Bidirectional Translation of ASL and English Using Machine Vision and CNN and Transformer Networks

This study presents a real-time, bidirectional system for translating American Sign Language (ASL) to and from English using computer vision and transformer-based models to enhance accessibility for deaf and hard of hearing users. Leveraging publicly available sign language and text–to-gloss datasets, the system integrates MediaPipe-based holistic landmark extraction with CNN- and transformer-based architectures to support translation across video, text, and speech modalities within a web-based interface.
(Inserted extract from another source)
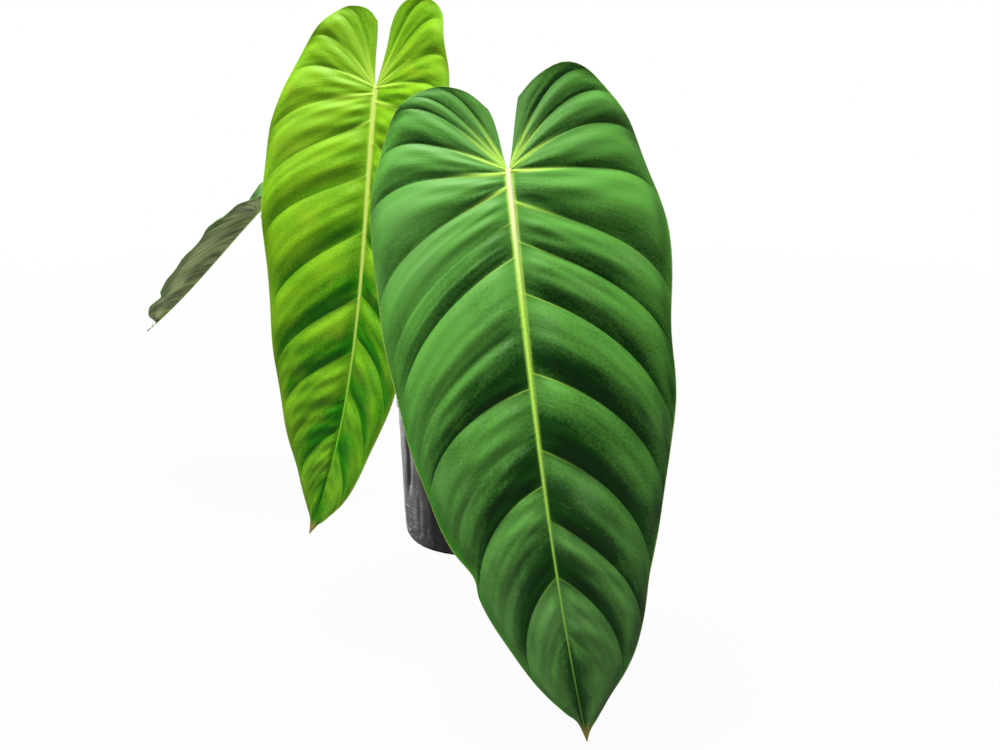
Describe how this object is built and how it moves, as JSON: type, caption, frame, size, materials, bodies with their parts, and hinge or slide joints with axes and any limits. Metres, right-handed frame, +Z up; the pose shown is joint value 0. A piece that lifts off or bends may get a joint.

In the ASL-to-English direction, the sign-to-gloss model achieves a 25.17% word error rate (WER) on the RWTH-PHOENIX-Weather 2014T benchmark, which is competitive with recent continuous sign language recognition systems, and the gloss-level translation attains a ROUGE-L score of 79.89, indicating strong preservation of sign content and ordering. In the reverse English-to-ASL direction, the English-to-Gloss transformer trained on ASLG-PC12 achieves a ROUGE-L score of 96.00, demonstrating high-fidelity gloss sequence generation suitable for landmark-based ASL animation. These results highlight a favorable accuracy-efficiency trade-off achieved through compact model architectures and low-latency decoding, supporting practical real-time deployment.